Kerry will tell al-Maliki, a Shiite with close ties to Iran, that Iraq cannot be part of the political discussion about Syria’s future until it clamps down on the Iranian shipments, the senior official said.

As Iraq approaches provincial elections next month, Kerry will also stress the importance of ensuring that all elements of society feel enfranchised, the official said. A recent decision to delay the polls in Anbar and Nineveh provinces is a ‘‘serious setback’’ to Iraq’s democratic institutions and should be revisited, the official said.

In addition to al-Maliki, Kerry saw Iraqi parliament speaker parliament speaker Osama al-Nujaifi, a Sunni, whose faction is at odds with Maliki’s Shiia. Kerry also spoke by phone with Massoud Barzani, the head of the Kurdish Regional Government based in Irbil to encourage the Kurds not go ahead with unilateral actions - especially involving oil, like a pipeline deal with Turkey.

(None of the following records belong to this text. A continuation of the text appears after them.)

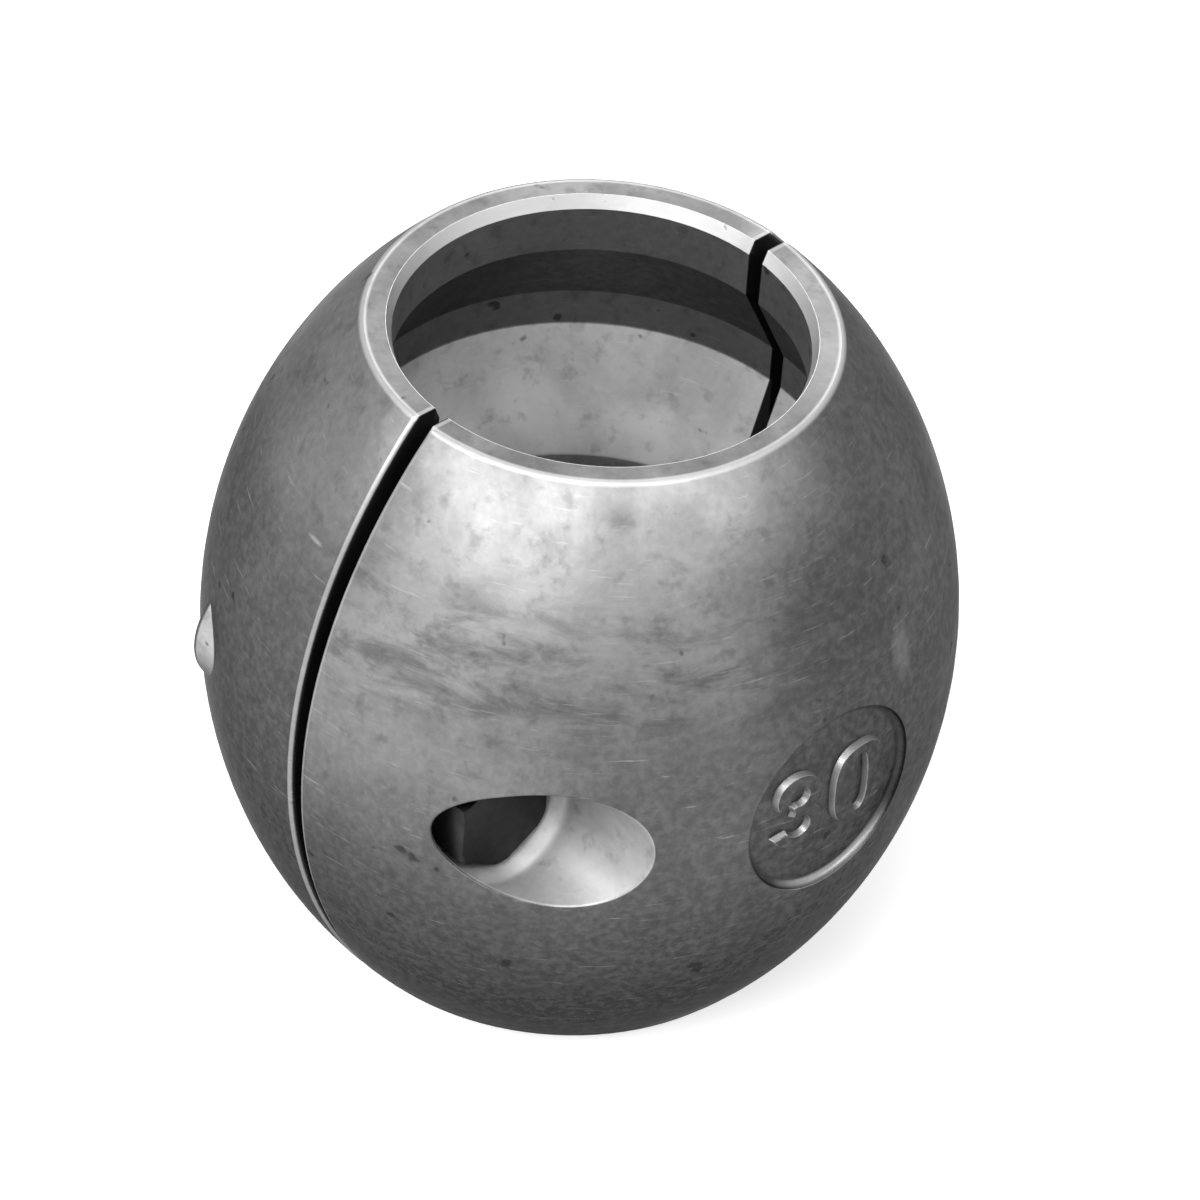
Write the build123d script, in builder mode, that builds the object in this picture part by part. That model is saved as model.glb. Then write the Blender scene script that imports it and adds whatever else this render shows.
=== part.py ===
# Split shaft anode for a 30 mm shaft: two cast zinc half shells and two clamp screws.
# Millimetres. The bore runs along Z, its middle is the origin, and the halves part on the XZ plane.
# The front half lies at negative Y. Each screw enters one half and is tapped into the other.

import os
from math import sqrt, tan, radians

from build123d import *

# Shaft and clearances
shaft_radius = 15.0
screw_clearance = 0.25
thread_clearance = 0.05
tip_clearance = 0.4

# Barrel of the casting, whose wall is thickest at half height
wall_thickness = 12.4
half_length = 26.0
ring_width = 2.2
outer_edge_round = 0.4

# Bore of the casting, heights measured from the middle
lip_chamfer_width = 0.45
lip_chamfer_depth = 1.05
lip_bottom_height = 21.3
groove_depth = 3.2
groove_top_height = 14.8
groove_bottom_height = 11.8
land_height = 2.05

# Gap between the halves: it is wider at the top than at the bottom
gap_top = 1.3
gap_bottom = 0.45

# Clamp screws with hex heads and a five millimetre thread, one on each side of the shaft.
# The share says where in the wall they run: 0 is at the shaft and 1 at the barrel's surface.
screw_share = 0.371
shank_radius = 2.5
tip_cover = 4.95
head_flats = 8.0
head_height = 3.5
head_face_radius = 4.3
head_chamfer_angle = 30.0
tip_chamfer = 0.5

# Screw pockets: a counterbore for the head, and a mouth that widens outwards
pocket_depth = 9.0
counterbore_clearance = 0.28
counterbore_length = 5.65
mouth_angle = 3.8
mouth_bend = 12.0
pocket_edge_round = 0.25

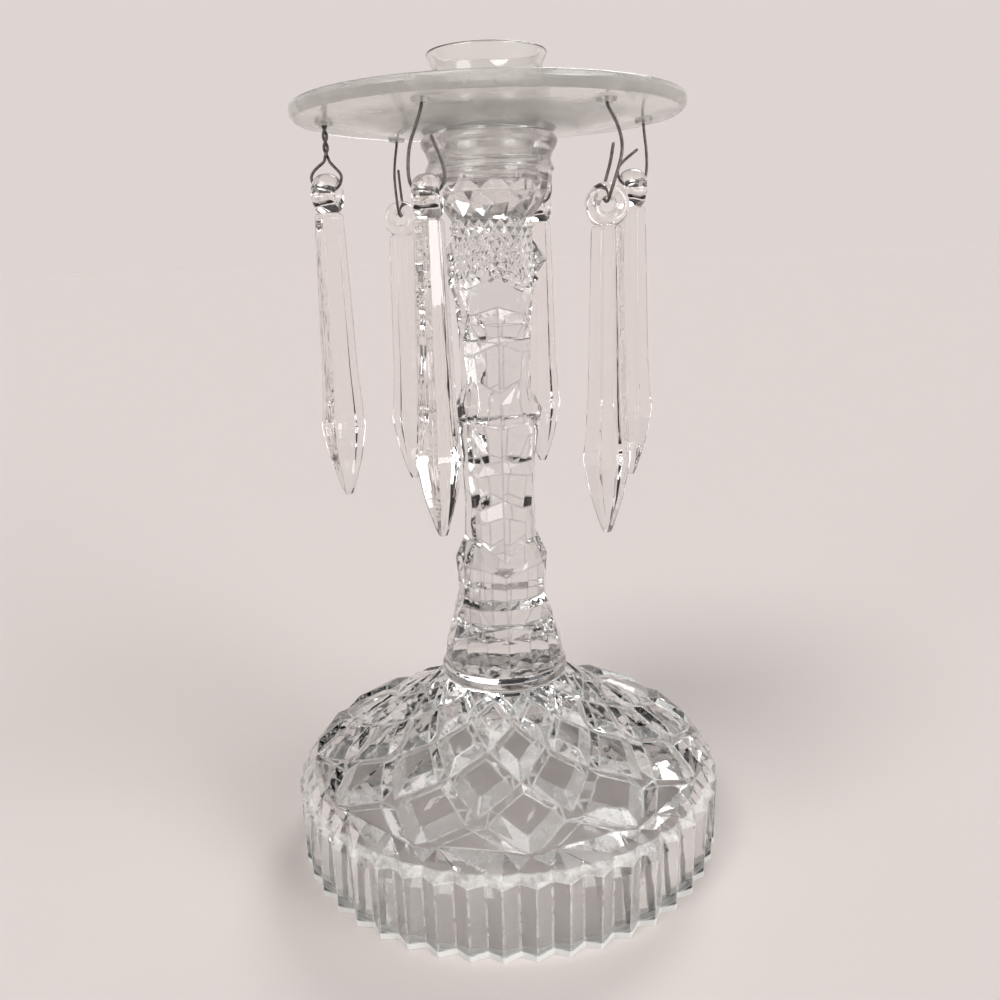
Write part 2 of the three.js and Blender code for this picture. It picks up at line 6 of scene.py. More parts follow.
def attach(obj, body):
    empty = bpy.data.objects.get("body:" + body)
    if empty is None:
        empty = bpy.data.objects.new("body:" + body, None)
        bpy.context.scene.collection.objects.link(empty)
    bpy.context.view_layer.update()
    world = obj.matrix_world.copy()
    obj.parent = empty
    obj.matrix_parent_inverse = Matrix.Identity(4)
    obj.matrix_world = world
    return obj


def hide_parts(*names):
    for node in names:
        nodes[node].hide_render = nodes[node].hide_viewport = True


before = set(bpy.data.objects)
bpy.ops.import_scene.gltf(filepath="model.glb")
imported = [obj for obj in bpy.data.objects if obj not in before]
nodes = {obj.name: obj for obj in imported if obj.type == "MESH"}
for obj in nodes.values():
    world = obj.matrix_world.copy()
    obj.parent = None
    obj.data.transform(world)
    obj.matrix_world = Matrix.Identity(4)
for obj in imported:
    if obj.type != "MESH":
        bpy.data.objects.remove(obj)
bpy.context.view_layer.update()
mm = 0.001


class Signal:  # a node's output that can be used in sums
    def __init__(self, tree, socket):
        self.tree = tree
        self.socket = socket

    def math(self, operation, *values):
        node = self.tree.nodes.new("ShaderNodeMath")
        node.operation = operation
        for slot, value in zip(node.inputs, values):
            plug(self.tree, slot, value)
        return Signal(self.tree, node.outputs[0])

    def __add__(self, other):
        return self.math("ADD", self, other)

    def __radd__(self, other):
        return self.math("ADD", other, self)

    def __sub__(self, other):
        return self.math("SUBTRACT", self, other)

    def __rsub__(self, other):
        return self.math("SUBTRACT", other, self)

    def __mul__(self, other):
        return self.math("MULTIPLY", self, other)

    def __rmul__(self, other):
        return self.math("MULTIPLY", other, self)

    def __pow__(self, other):
        return self.math("POWER", self, other)

    def clamped(self):
        node = self.math("ADD", self, 0)
        node.socket.node.use_clamp = True
        return node


def plug(tree, slot, value):
    if isinstance(value, Signal):
        tree.links.new(value.socket, slot)
    elif isinstance(value, (tuple, list)) and len(value) == 3 and slot.type == "RGBA":
        slot.default_value = (*value, 1)
    else:
        slot.default_value = value


class NodeTree:  # adds nodes to one tree
    def __init__(self, tree):
        self.tree = tree

    def node(self, kind, sockets=None, out=0, **settings):
        node = self.tree.nodes.new("ShaderNode" + kind)
        for key, value in settings.items():
            setattr(node, key, value)
        for slot, value in (sockets or {}).items():
            plug(self.tree, node.inputs[slot], value)
        return Signal(self.tree, node.outputs[out])

    def axes(self, vector):  # its x, y and z
        return [self.node("SeparateXYZ", {"Vector": vector}, out) for out in range(3)]

    def noise(self, where, scale, detail, roughness):
        sockets = {"Vector": where, "Scale": scale, "Detail": detail, "Roughness": roughness}
        return self.node("TexNoise", sockets)

    def blend(self, factor, first, second):  # the Mix node's colour sockets share their names
        return self.node("Mix", {0: factor, 6: first, 7: second}, out=2, data_type="RGBA")


class Finish(NodeTree):  # a material, its shader and the nodes that feed it
    def __init__(self, name, constants):
        self.material = bpy.data.materials.new(name)
        self.material.use_nodes = True
        super().__init__(self.material.node_tree)
        self.shader = self.tree.nodes["Principled BSDF"]
        self.feed(constants)

    def feed(self, sockets):
        for name, value in sockets.items():
            plug(self.tree, self.shader.inputs[name], value)

    def place(self):  # Object coordinates
        return self.node("TexCoord", out=3)

    def bump(self, height, distance, strength):
        bumped = self.node("Bump", {"Height": height, "Distance": distance, "Strength": strength})
        self.feed({"Normal": bumped})

    def overlay(self, factor, constants):  # lets a second shader show where the factor says
        first = Signal(self.tree, self.shader.outputs[0])
        second = self.node("BsdfPrincipled", constants)
        mixed = self.node("MixShader", {0: factor, 1: first, 2: second})
        plug(self.tree, self.tree.nodes["Material Output"].inputs[0], mixed)


def between(value, low, high):  # from 0 at the first bound to 1 at the second
    return ((value - low) * (1 / (high - low))).clamped()


def betweenMm(value, low, high):
    return between(value, low * mm, high * mm)


print("materials")

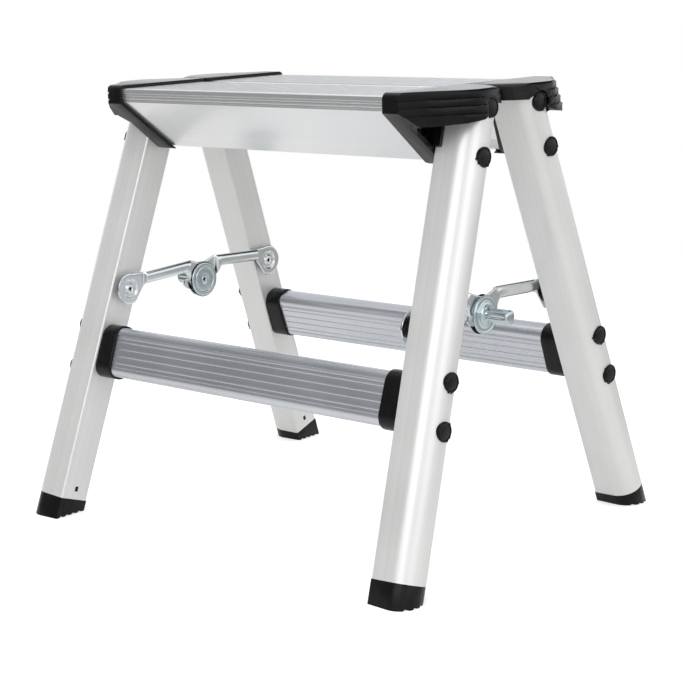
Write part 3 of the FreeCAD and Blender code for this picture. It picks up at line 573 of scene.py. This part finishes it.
def treadOutline(shape):
    # side view from the joint along the ridged deck, round the nose, down the skirt and back; foot,
    # crest, edge and fold are the corners' radii, and heights are drops below the deck
    deck = stance["deck"]
    floor = deck - shape["ridgeHeight"]
    foot, crest, edge, fold = shape["foot"], shape["crest"], shape["edge"], shape["fold"]
    nose, back = shape["nose"], shape["nose"] - shape["recess"]
    width, slope = shape["ridgeWidth"], shape["ridgeSlope"]
    points = [(shape["joint"], floor, 0)]
    for reach in np.arange(shape["ridgeStart"], nose - 3 * width, shape["ridgePitch"]):
        points += [(reach, floor, foot), (reach + slope, deck, crest), (reach + width - slope, deck, crest),
                   (reach + width, floor, foot)]
    points += [(nose - shape["lip"][0], floor, crest), (nose - shape["lip"][1], deck, edge),
               (nose, deck, shape["noseRound"]), (nose, deck - shape["noseFlat"][0], edge),
               (back, deck - shape["noseFlat"][1], crest)]
    top, base = shape["beadHalf"]
    for drop in shape["beads"]:
        points += [(back, deck - drop + base, foot), (nose, deck - drop + top, edge),
                   (nose, deck - drop - top, edge), (back, deck - drop - base, foot)]
    drop, bed = shape["groove"], back - shape["grooveDepth"]
    low, high = shape["grooveHalf"]
    points += [(back, deck - drop + high, foot), (bed, deck - drop + low, 0.1),
               (bed, deck - drop - low, 0.1), (back, deck - drop - high, foot),
               (back, deck - shape["noseBand"], fold)]
    points += [(reach, deck - drop, fold) for reach, drop in (shape["skirt"], shape["hem"])]
    points += [(reach, deck - drop, turn) for reach, drop, turn in shape["underside"]]
    return outline(points, 4)


def makeTread(end, mirror, shape=treadShape):
    # the outline drawn along X from end to end
    section = treadOutline(shape)
    x = np.linspace(-shape["halfLength"], shape["halfLength"], shape["rows"])[:, None]
    rings = np.stack(np.broadcast_arrays(x, -section[:, 0], section[:, 1]), -1)
    piece = joined("%s_tread_skin" % end, [tube(rings)], treadMetal, mirror, 50)
    dressed(piece, "%s_tread" % end)


for end, way in (("front", 1), ("rear", -1)):
    makeTread(end, (1, way))
print("treads are in")

collarShape = {
    "wallWidth": 2.0,
    "wallDepth": 2.3,
    "rounder": 4.3,
    "rim": 1.4,
    "rimSteps": 6,
    "innerX": 162.0,
    "middleX": 170.0,
    "arcSteps": 10,
}


def makeCollar(end, side, mirror, shape=collarShape, bar=rungShape):
    # rounded outline run along X to the leg's leaning wall; over the rim it is inset by
    # rim * (1 - sin turn) at a step of rim * (1 - cos turn)
    width, depth = bar["width"] / 2 + shape["wallWidth"], bar["depth"] / 2 + shape["wallDepth"]
    corner = bar["corner"] + shape["rounder"]
    base = outline([(-depth, -width, corner), (depth, -width, corner), (depth, width, corner),
                    (-depth, width, corner)], shape["arcSteps"])
    turn = np.linspace(0, math.pi / 2, shape["rimSteps"])
    lip = shape["innerX"] + shape["rim"] * (1 - np.cos(turn))
    steps = np.concatenate([lip, [shape["middleX"]] * 2])[:, None]
    inset = np.concatenate([shape["rim"] * (1 - np.sin(turn)), [0, 0]])[:, None]
    scaleA, scaleB = 1 - inset / depth, 1 - inset / width
    faceX = stance["innerFootX"] - math.tan(math.radians(stance["splay"])) * (base[:, 1] + bar["line"])
    x = np.broadcast_to(steps, (len(steps), len(base))).copy()
    x[-1] = faceX
    rings = np.stack([x, base[:, 0] * scaleA, base[:, 1] * scaleB + bar["line"]], -1)
    piece = joined("%s_%s_collar_skin" % (end, side), [tube(inFrame(rings))], plastic, mirror)
    dressed(piece, "%s_%s_rung_collar" % (end, side))


for corner in corners:
    makeCollar(*corner)
print("collars are in")

plugShape = {
    "radius": 8.5,
    "rise": 1.8,
    "depth": 6.0,
    "spots": (384.0, 344.9, 170.6, 132.9),
    "face": ((0.05, 0.1), (3.0, 0.15), (5.4, 0.35), (6.5, 0.65), (6.8, 0.75), (7.0, 0.6), (7.2, 0.1),
             (7.5, 0.0), (7.9, 0.15), (8.35, 0.55), (8.5, 1.0)),
    "nibs": ((2.3, 1.2), (2.75, 0.9), (4.3, 1.0)),
    "nibTurn": 0.9,
    "nibWidth": 0.09,
    "rimRow": 7,
    "count": 72,
}


def legSpot(z, shape=stance, depth=legShape["depth"]):
    # reach of the leg's middle line and x of its outer crest at a height
    lean, spread = math.radians(shape["tilt"]), math.tan(math.radians(shape["splay"]))
    return (shape["footReach"] - math.tan(lean) * z,
            shape["innerFootX"] - spread * z / math.cos(lean) + depth)


def makePlugs(end, side, mirror, shape=plugShape):
    # domed cover with a shallow ring inside its rim; the rim's radius is
    # radius + sum of size * exp(-(angle from the nib / width) ^ 2)
    radius, rise = shape["radius"], shape["rise"]
    profile = [(reach, rise - drop) for reach, drop in shape["face"]] + [(radius, -shape["depth"])]
    tubes = []
    for k, z in enumerate(shape["spots"]):
        def wobble(angle, k=k):
            lift = 0
            for spot, size in shape["nibs"]:
                away = (angle - spot - k * shape["nibTurn"] + math.pi) % (2 * math.pi) - math.pi
                lift = lift + size * np.exp(-(away / shape["nibWidth"]) ** 2)
            return 1 + lift / radius
        reach, x = legSpot(z)
        rings = lathe(profile, shape["count"])
        rings[shape["rimRow"]:] = lathe(profile, shape["count"], wobble)[shape["rimRow"]:]
        tubes.append(tube(rings + np.array((x, -reach, z))))
    piece = joined("%s_%s_plug_covers" % (end, side), tubes, plastic, mirror)
    dressed(piece, "%s_%s_plugs" % (end, side))


for corner in corners:
    makePlugs(*corner)
print("plugs are in")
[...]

He will stress the ‘‘importance of maintaining the unity of Iraq,’’ say that ‘‘separate efforts undercut the unity of the country’’ and that ‘‘the Kurdish republic cannot survive financially without the support of Baghdad,’’ the official said.

Kerry’s arrival came just three days after the anniversary of the U.S.-led war that began on March 20, 2003, with an airstrike on Dora Farms in southern Baghdad in a failed attempt to kill Hussein.

The invasion and toppling of Hussein sparked years of bloodshed as Sunni and Shiite militants battled U.S. forces and each other, leaving nearly 4,500 U.S. soldiers and more than 100,000 Iraqis dead.

Violence has ebbed sharply since the peak of Sunni-Shiite fighting that pushed the country to the brink of civil war in 2006 and 2007. But insurgents are still able to stage high-profile attacks, and sectarian and ethnic rivalries remain threats to the country’s long-term stability.

Earlier this week, an al-Qaida in Iraq front group claimed responsibility nearly 20 attacks that killed 65 people across the country on Tuesday and Wednesday.

The Islamic State of Iraq said it unleashed the car bombs and other explosions to avenge the executions and ‘‘massacres’’ of convicted Sunni inmates held in Iraqi prisons. Its claim came on the 10th anniversary of the start of the war, although it made no reference to the significance of the date.

Kerry arrived in Baghdad from Amman, where he had been accompanying President Barack Obama on his tour of Israel, the Palestinian Authority and Jordan. His visit to Iraq is the first by a U.S. secretary of state since Clinton went in April 2009. During Obama’s first term, the Iraq portfolio was largely delegated to Vice President Joe Biden.

Since Clinton’s trip, the American diplomatic presence in Iraq has shrunk dramatically, most significantly since U.S. ended military operations in late 2011, according to officials. A year ago, there were 16,000 State Department employees and contractors in the country. As of Kerry’s visit, that number had declined to 10,500 and it will drop to 5,100 by the end of 2013, officials said.